• _EXERCISE AIM_
Select every line below containing the word "context".

• _INPUT ROWS_
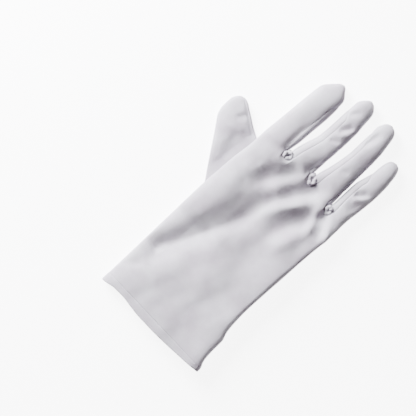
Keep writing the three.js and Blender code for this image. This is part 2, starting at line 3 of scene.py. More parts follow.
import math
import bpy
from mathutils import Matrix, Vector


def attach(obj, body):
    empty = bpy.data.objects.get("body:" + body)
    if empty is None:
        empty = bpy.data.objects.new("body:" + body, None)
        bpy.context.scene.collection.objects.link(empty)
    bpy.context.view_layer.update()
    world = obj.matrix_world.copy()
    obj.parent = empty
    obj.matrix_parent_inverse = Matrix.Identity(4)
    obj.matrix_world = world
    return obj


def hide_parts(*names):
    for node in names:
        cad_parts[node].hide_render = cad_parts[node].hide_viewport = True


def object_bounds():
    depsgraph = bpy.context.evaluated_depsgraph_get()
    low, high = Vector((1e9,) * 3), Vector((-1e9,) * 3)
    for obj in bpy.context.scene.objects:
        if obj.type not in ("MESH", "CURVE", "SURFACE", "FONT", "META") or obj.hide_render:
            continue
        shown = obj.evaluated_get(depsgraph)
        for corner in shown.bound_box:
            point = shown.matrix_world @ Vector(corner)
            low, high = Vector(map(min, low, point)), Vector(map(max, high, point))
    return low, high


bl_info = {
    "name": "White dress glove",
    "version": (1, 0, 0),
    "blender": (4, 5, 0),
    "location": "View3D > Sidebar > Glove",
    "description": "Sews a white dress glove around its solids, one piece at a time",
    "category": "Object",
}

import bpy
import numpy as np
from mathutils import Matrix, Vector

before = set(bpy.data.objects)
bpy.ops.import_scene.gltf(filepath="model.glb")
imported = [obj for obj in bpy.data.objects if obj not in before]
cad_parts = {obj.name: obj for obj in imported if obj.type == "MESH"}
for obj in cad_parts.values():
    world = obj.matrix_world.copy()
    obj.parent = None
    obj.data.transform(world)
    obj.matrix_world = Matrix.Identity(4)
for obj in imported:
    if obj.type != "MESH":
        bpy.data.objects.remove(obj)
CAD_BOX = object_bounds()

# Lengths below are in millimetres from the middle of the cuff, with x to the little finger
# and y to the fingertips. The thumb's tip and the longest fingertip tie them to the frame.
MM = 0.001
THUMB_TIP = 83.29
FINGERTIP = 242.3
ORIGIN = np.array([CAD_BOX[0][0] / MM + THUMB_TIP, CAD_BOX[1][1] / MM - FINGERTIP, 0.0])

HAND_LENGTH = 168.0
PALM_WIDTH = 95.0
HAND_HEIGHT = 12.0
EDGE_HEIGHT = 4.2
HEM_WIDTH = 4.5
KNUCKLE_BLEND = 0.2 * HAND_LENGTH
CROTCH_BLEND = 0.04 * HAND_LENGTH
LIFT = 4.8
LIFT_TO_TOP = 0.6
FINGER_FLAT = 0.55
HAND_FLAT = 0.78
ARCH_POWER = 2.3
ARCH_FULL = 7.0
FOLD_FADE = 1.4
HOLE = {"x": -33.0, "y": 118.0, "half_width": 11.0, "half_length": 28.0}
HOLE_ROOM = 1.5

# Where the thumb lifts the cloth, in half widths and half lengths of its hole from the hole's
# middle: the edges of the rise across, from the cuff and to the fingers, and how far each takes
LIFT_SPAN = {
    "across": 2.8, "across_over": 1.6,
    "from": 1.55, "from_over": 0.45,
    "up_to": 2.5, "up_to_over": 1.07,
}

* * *

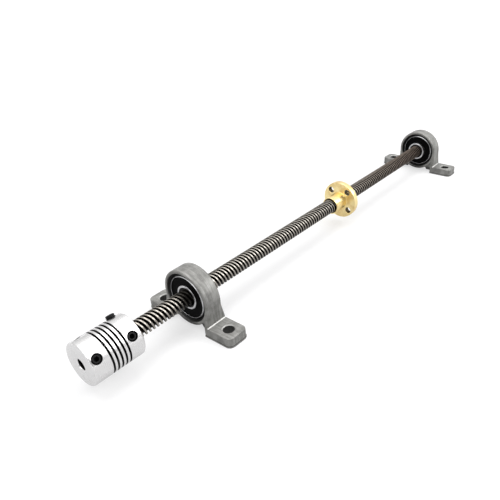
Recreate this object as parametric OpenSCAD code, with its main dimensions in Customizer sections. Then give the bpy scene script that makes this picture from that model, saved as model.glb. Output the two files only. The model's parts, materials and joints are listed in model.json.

• _FINAL ANSWER_
        bpy.context.scene.collection.objects.link(empty)
    bpy.context.view_layer.update()
    depsgraph = bpy.context.evaluated_depsgraph_get()
    for obj in bpy.context.scene.objects:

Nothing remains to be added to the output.